**TASK REQUIREMENTS**
Extract all data as written.

**DATASET EXCERPT**
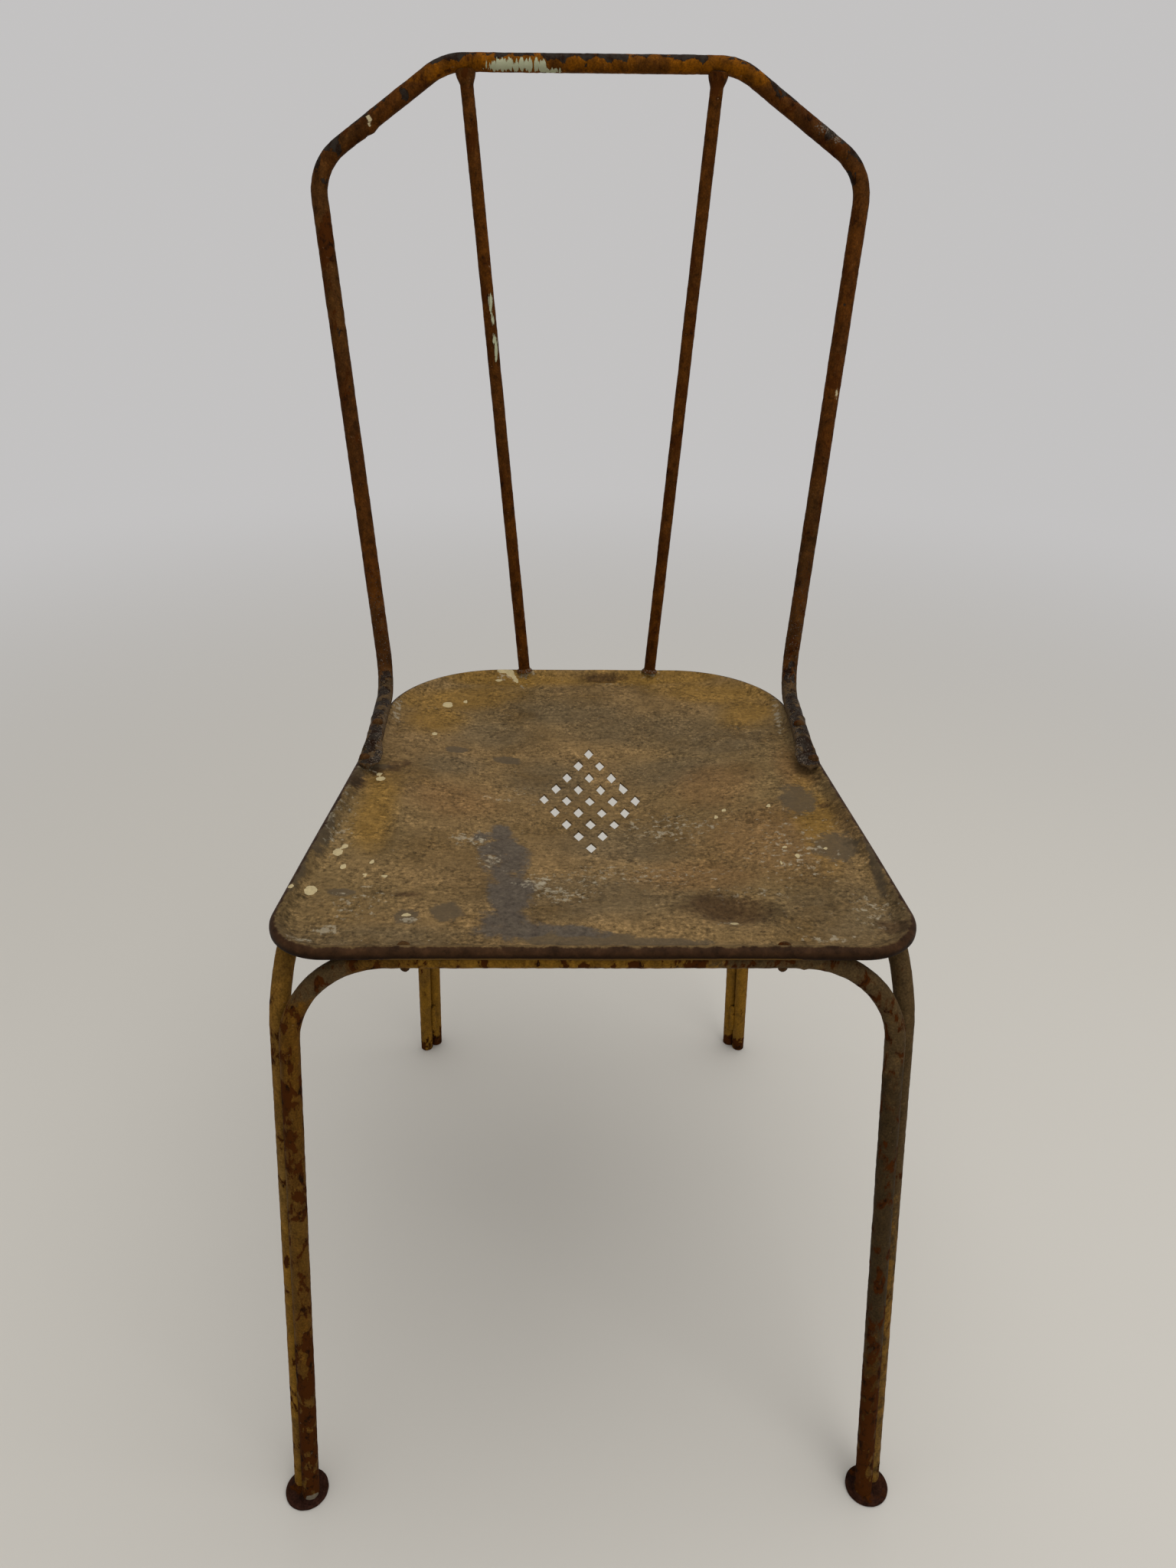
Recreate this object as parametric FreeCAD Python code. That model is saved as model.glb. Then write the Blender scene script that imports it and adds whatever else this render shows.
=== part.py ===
import FreeCAD, Part
import math
import os
from FreeCAD import Vector

# Old garden chair of bent steel tube with a pressed steel seat, in millimetres.
# +Z is up, the front of the chair faces -Y and the origin lies on the floor at the middle of the plan.

os.makedirs("parts", exist_ok=True)

# Stock that the chair is made of
tube_diameter = 12.0
tube_wall = 1.2
rod_diameter = 9.4
sheet_thickness = 1.5
seam_gap = 0.2
level_tolerance = 0.01

# Seat pan
seat_height = 455.0
seat_front_y = -214.5
seat_depth = 409.0
seat_front_width = 378.0
seat_side_taper = 35.5
seat_front_radius = 36.0
seat_rear_radius = 90.0
rim_height = 7.5
rim_radius = 4.0
slope_width = 8.0
field_depth = 5.5
dish_depth = 13.0
dish_front_spread = 70.0

# Section of the pressed sheet: how far in from the rim's crown, and how far down, as shares
slope_section = [(0.025, -0.08), (0.15, 0.16), (0.375, 0.65), (0.625, 0.93), (1.0, 1.0)]
dish_section = [(0.8, 0.12), (0.6, 0.38), (0.4, 0.68), (0.2, 0.92), (0.08, 1.0)]

# Pattern of lozenge holes in the seat
hole_rows = 5
hole_pitch_x = 8.1
hole_pitch_y = 17.4
hole_width = 8.0
hole_length = 15.8
hole_corner_radius = 0.7

# Leg hoops, each an upside-down U of bent tube
leg_bend_radius = 60.0
front_bar_inset = 11.5
front_corner_inset = 16.2
front_foot_spread = 23.3
front_foot_reach = 37.5
rear_bar_inset = 23.0
rear_corner_inset = 6.5
rear_foot_spread = 20.5
rear_foot_reach = 65.2
front_pair_turn = 53.0
rear_pair_turn = 136.0

# Foot discs under the front legs
disc_diameter = 30.0
disc_thickness = 3.0
disc_edge_radius = 1.0

# Back hoop and its two rods
back_height = 899.5
back_rake = 9.4
back_base_overhang = 4.9
back_base_forward = 53.0
shoulder_drop = 64.5
shoulder_spread = 33.8
top_corner_inset = 94.5
base_bend_radius = 35.0
shoulder_bend_radius = 38.0
top_bend_radius = 45.0
hoop_end_inset = 11.8
hoop_end_back = 13.0
pad_width = 16.0
pad_thickness = 4.5
pad_length = 20.0
pad_taper = 14.0
pad_nose_radius = 9.6
rod_foot_x = 53.5
rod_foot_inset = 6.0
rod_top_inset = 13.5

# Rivets and weld beads
rivet_shank_diameter = 4.0
rivet_head_diameter = 7.0
rivet_head_height = 2.2
rivet_tail_diameter = 6.0
rivet_tail_height = 1.8
rivet_hole_clearance = 0.1
rivet_bite = 0.8
front_rivet_inset = 66.3
side_rivet_forward = 25.0
pad_rivet_inset = 10.0
hoop_rivet_pitch = 44.0
bead_radius = 3.0
bead_depth_share = 0.85
leg_bead_length = 30.0
upper_bead_drop = 110.0
lower_bead_height = 30.0
rod_bead_radius = 7.1
foot_bead_width = 2.0
foot_bead_height = 2.4

# Sizes that follow from the ones above
tube_radius = tube_diameter / 2
seat_rear_y = seat_front_y + seat_depth
seat_middle_y = seat_front_y + seat_depth / 2
seat_rear_width = seat_front_width - 2 * seat_side_taper
field_height = seat_height - field_depth
bar_height = field_height - sheet_thickness - seam_gap - tube_radius
front_bar_y = seat_front_y + front_bar_inset
rear_bar_y = seat_rear_y - rear_bar_inset
front_corner_x = seat_front_width / 2 - front_corner_inset
rear_corner_x = seat_rear_width / 2 - rear_corner_inset
disc_top = disc_thickness + seam_gap
hoop_axis_height = seat_height + seam_gap + tube_radius
hoop_end_y = seat_middle_y + hoop_end_back
back_base_y = seat_rear_y - back_base_forward
shoulder_height = back_height - shoulder_drop
whole_room = 2 * back_height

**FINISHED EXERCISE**
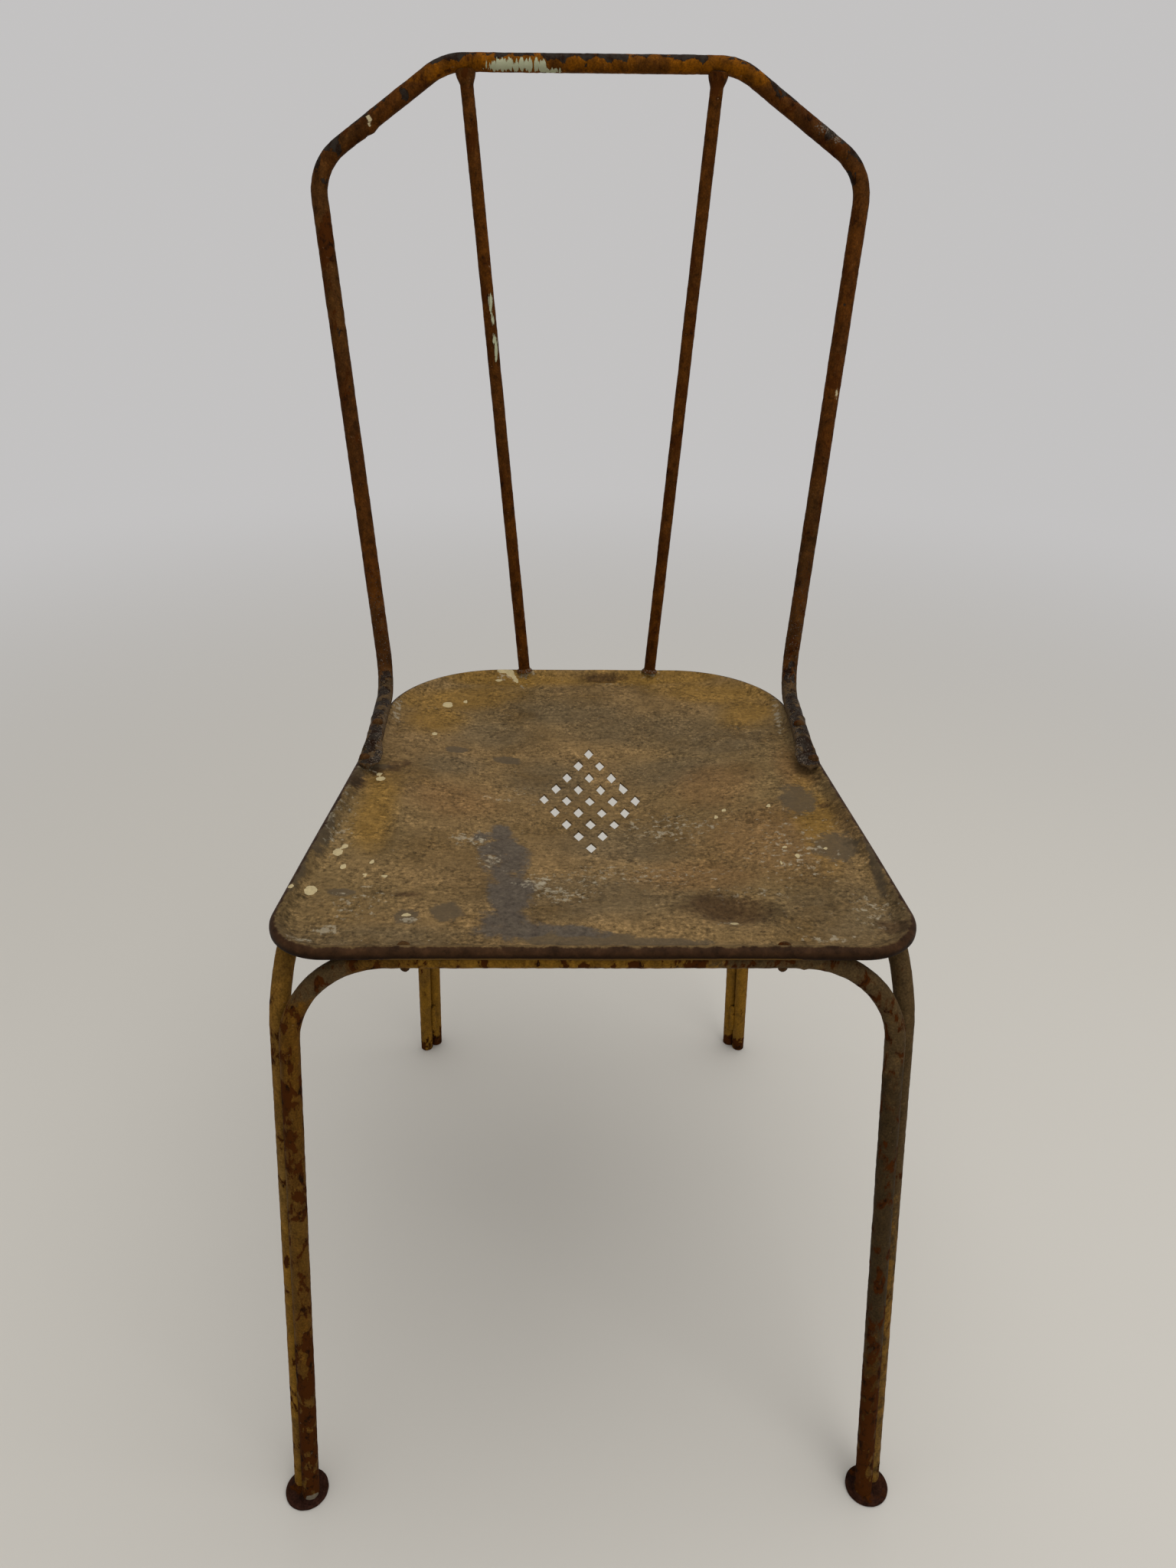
Recreate this object as parametric FreeCAD Python code. That model is saved as model.glb. Then write the Blender scene script that imports it and adds whatever else this render shows.
=== part.py ===
import FreeCAD, Part
import math
import os
from FreeCAD import Vector

# Old garden chair of bent steel tube with a pressed steel seat, in millimetres.
# +Z is up, the front of the chair faces -Y and the origin lies on the floor at the middle of the plan.

os.makedirs("parts", exist_ok=True)

# Stock that the chair is made of
tube_diameter = 12.0
tube_wall = 1.2
rod_diameter = 9.4
sheet_thickness = 1.5
seam_gap = 0.2
level_tolerance = 0.01

# Seat pan
seat_height = 455.0
seat_front_y = -214.5
seat_depth = 409.0
seat_front_width = 378.0
seat_side_taper = 35.5
seat_front_radius = 36.0
seat_rear_radius = 90.0
rim_height = 7.5
rim_radius = 4.0
slope_width = 8.0
field_depth = 5.5
dish_depth = 13.0
dish_front_spread = 70.0

# Section of the pressed sheet: how far in from the rim's crown, and how far down, as shares
slope_section = [(0.025, -0.08), (0.15, 0.16), (0.375, 0.65), (0.625, 0.93), (1.0, 1.0)]
dish_section = [(0.8, 0.12), (0.6, 0.38), (0.4, 0.68), (0.2, 0.92), (0.08, 1.0)]

# Pattern of lozenge holes in the seat
hole_rows = 5
hole_pitch_x = 8.1
hole_pitch_y = 17.4
hole_width = 8.0
hole_length = 15.8
hole_corner_radius = 0.7

# Leg hoops, each an upside-down U of bent tube
leg_bend_radius = 60.0
front_bar_inset = 11.5
front_corner_inset = 16.2
front_foot_spread = 23.3
front_foot_reach = 37.5
rear_bar_inset = 23.0
rear_corner_inset = 6.5
rear_foot_spread = 20.5
rear_foot_reach = 65.2
front_pair_turn = 53.0
rear_pair_turn = 136.0

# Foot discs under the front legs
disc_diameter = 30.0
disc_thickness = 3.0
disc_edge_radius = 1.0

# Back hoop and its two rods
back_height = 899.5
back_rake = 9.4
back_base_overhang = 4.9
back_base_forward = 53.0
shoulder_drop = 64.5
shoulder_spread = 33.8
top_corner_inset = 94.5
base_bend_radius = 35.0
shoulder_bend_radius = 38.0
top_bend_radius = 45.0
hoop_end_inset = 11.8
hoop_end_back = 13.0
pad_width = 16.0
pad_thickness = 4.5
pad_length = 20.0
pad_taper = 14.0
pad_nose_radius = 9.6
rod_foot_x = 53.5
rod_foot_inset = 6.0
rod_top_inset = 13.5

# Rivets and weld beads
rivet_shank_diameter = 4.0
rivet_head_diameter = 7.0
rivet_head_height = 2.2
rivet_tail_diameter = 6.0
rivet_tail_height = 1.8
rivet_hole_clearance = 0.1
rivet_bite = 0.8
front_rivet_inset = 66.3
side_rivet_forward = 25.0
pad_rivet_inset = 10.0
hoop_rivet_pitch = 44.0
bead_radius = 3.0
bead_depth_share = 0.85
leg_bead_length = 30.0
upper_bead_drop = 110.0
lower_bead_height = 30.0
rod_bead_radius = 7.1
foot_bead_width = 2.0
foot_bead_height = 2.4

# Sizes that follow from the ones above
tube_radius = tube_diameter / 2
seat_rear_y = seat_front_y + seat_depth
seat_middle_y = seat_front_y + seat_depth / 2
seat_rear_width = seat_front_width - 2 * seat_side_taper
field_height = seat_height - field_depth
bar_height = field_height - sheet_thickness - seam_gap - tube_radius
front_bar_y = seat_front_y + front_bar_inset
rear_bar_y = seat_rear_y - rear_bar_inset
front_corner_x = seat_front_width / 2 - front_corner_inset
rear_corner_x = seat_rear_width / 2 - rear_corner_inset
disc_top = disc_thickness + seam_gap
hoop_axis_height = seat_height + seam_gap + tube_radius
hoop_end_y = seat_middle_y + hoop_end_back
back_base_y = seat_rear_y - back_base_forward
shoulder_height = back_height - shoulder_drop
whole_room = 2 * back_height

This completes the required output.